Just because you set the mixture screws to the "factory specs" doen't mean it's what the bike wants. The mixture screws need to be set CORRECTLY with the engine running. With the bike idling, turn each screw in or out, one at a time to get the bike to idle the fastest on each screw. After you set the first one, move on to the next. If the idle goes up while adjusting, turn the idle back down & move on to the next. After adjusting all 4 this way you will be surprised at the difference in ease of starting. My bike doesn't even require the choke to start anymore unless it is REALLY cold, or it hasn't been started in over a week. Good luck, Ray.


I'm lost. sombody 'splain this to me again...( or tell me how to use the search for this) many thanks!
 
This method refers to "best idle" method of setting your fuel and air mixture screws. You simply start your bike, have it running at factory idle (for mine 950-1050RPM) and then slowly start to adjust your fuel mixture screw (you do this to one carb at a time, once you have one carb done you need to reduce your idle RPM's back to factory with your main idle adjuster), you keep turning (one way or the other) it until you get the fastest, best idle before the engine starts to crap out, once it does your turn your mixture screw back just slightly...bingo "best idle". Once you have your first carb done readjust your idle to factory and move on to the next. You do this with your fuel mixture screw first then adjust your air mixture screw. Hope that helps.

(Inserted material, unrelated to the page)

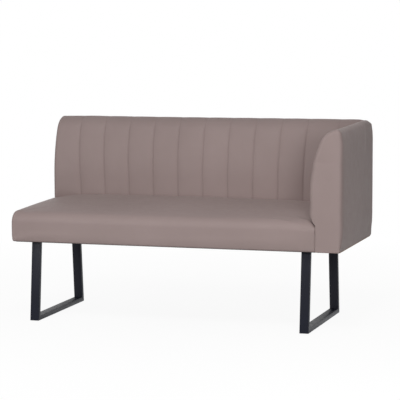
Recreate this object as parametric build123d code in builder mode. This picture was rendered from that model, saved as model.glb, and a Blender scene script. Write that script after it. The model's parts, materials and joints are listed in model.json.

You can also do plug pulls to obtains the best setting for your bike or you can purchase a special spark plug called a color tune.
 
fixed...sort of

fixed...sort of

The popping/backfiring was from my fuel/air screws being way off. Once I set them with the best idle method that virtually stopped the backfiring. I did wind up doing a valve adjustment. 4 of 8 were too tight. Once that was done the carb synch was way easier. The Carbtune worked just great but the cylinders still bounced a bit, just a little. And when I go to put the gas on I loose vacuum for a second and then she goes. The bikes back together and running pretty good except when I am at idle and go to give it gas it will stall if I don't feather it. I'll look into that. The idles pretty good though, she might have a faint vacuum leak somewhere as every now and then she is a bit rough but she's running much better than when I bought it.
 
fixed

fixed

So I go into the timing again and this time check the points with a multitester. Turns out I am getting power to both points at the same time. So there is a short somewhere. I trace it as far as the harness going towards the tach/speedo and figure this could get ugly so I just unplug the two wires white and black and yellow and hook them directly to the coils by splicing them with the two orange wire from the coils and WHAMO!!! no back firing, no bogging, she ran and pulled like I've never seen her before. If I ever get ambitious I will trace down the actual short..maybe.